Un magazine a publié un article portant sur une affaire de corruption. Ce billet évoquait les accusations de M. X., chirurgien-dentiste radié de l’ordre à la suite de poursuites disciplinaires engagées par le Conseil national de l’ordre des chirurgiens-dentistes, qui revendiquait qu’un des magistrats ayant statué sur sa radiation avait reçu des sommes importantes de la part du Conseil national de l’ordre. Celui-ci a alors fait paraître, dans son mensuel de diffusion national, un article dans lequel il s’insurgeait du caractère intolérable de ces accusations. M. X. a alors adressé à M. Y., directeur de publication du périodique, une réponse destinée à être publiée où il expliquait qu’il s’était fondé sur des éléments vraisemblables et qu’il ne pouvait donc pas lui être reproché de s’être interrogé sur l’existence d’un procès équitable. Cette réponse n’a cependant pas été publiée et M. X. a saisi le juge des référés pour voir ordonner son insertion forcée et obtenir le paiement d’une indemnité provisionnelle.

Dans un arrêt du 18 juillet 2017, la cour d’appel de Lyon a rejeté la demande de M. X. Elle a tout d’abord relevé que la réponse de M. X. mettait gravement en cause un conseiller d’Etat pour des faits de corruption passive. De plus, celui-ci était parfaitement identifiable. Par conséquent, la cour d’appel a conclu qu’une telle réponse portait atteinte aux intérêts d’un tiers. Le refus implicite d’insertion du directeur de la publication était donc justifié.

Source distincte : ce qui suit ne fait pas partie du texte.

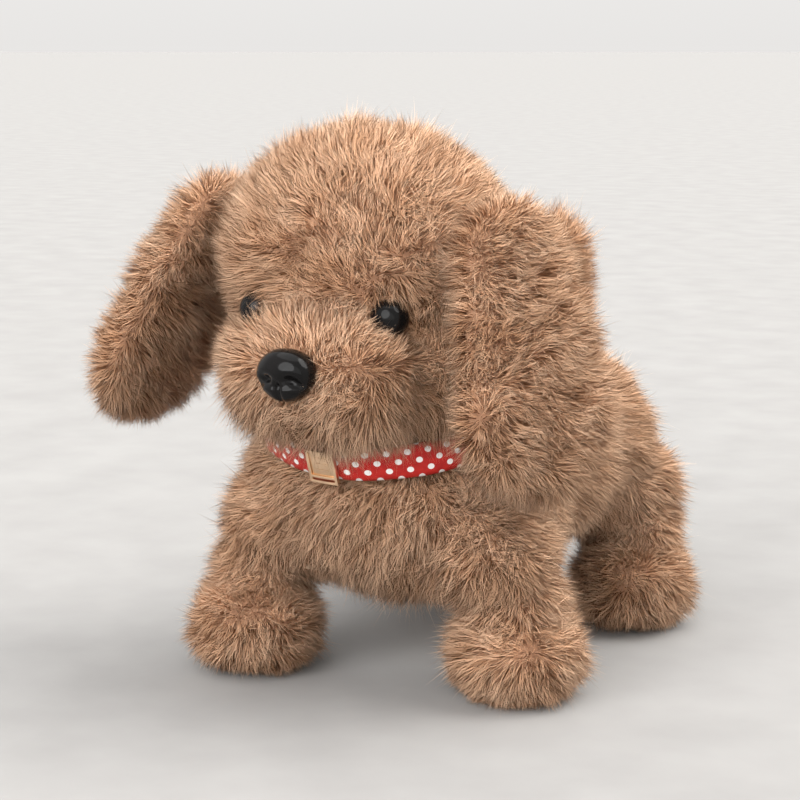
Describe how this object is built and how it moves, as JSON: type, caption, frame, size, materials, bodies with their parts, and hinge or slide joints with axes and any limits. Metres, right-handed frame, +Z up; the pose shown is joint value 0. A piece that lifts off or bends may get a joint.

Le 27 juin 2018, la Cour de cassation casse l’arrêt rendu par les juges du fond. Au visa des articles 13 de la loi du 29 juillet 1881 et 809 du code de procédure civile, elle rappelle que le droit de réponse est général et absolu. Ainsi, celui qui en use est seul juge de la teneur, de l’étendue, de l’utilité et de la forme de la réponse dont il demande l’insertion. Par conséquent, le refus d’insérer cette explication est uniquement justifié si la réponse est contraire aux lois, aux bonnes mœurs, à l’intérêt légitime des tiers ou à l’honneur du journaliste.
En l’espèce, le conseiller d’Etat était bien mentionné dans le texte publié dans le périodique auquel M. X. souhaitait répondre. Le conseiller ne pouvait donc pas être regardé comme un tiers étranger au débat. Par conséquent, le refus de publication n’était pas justifié.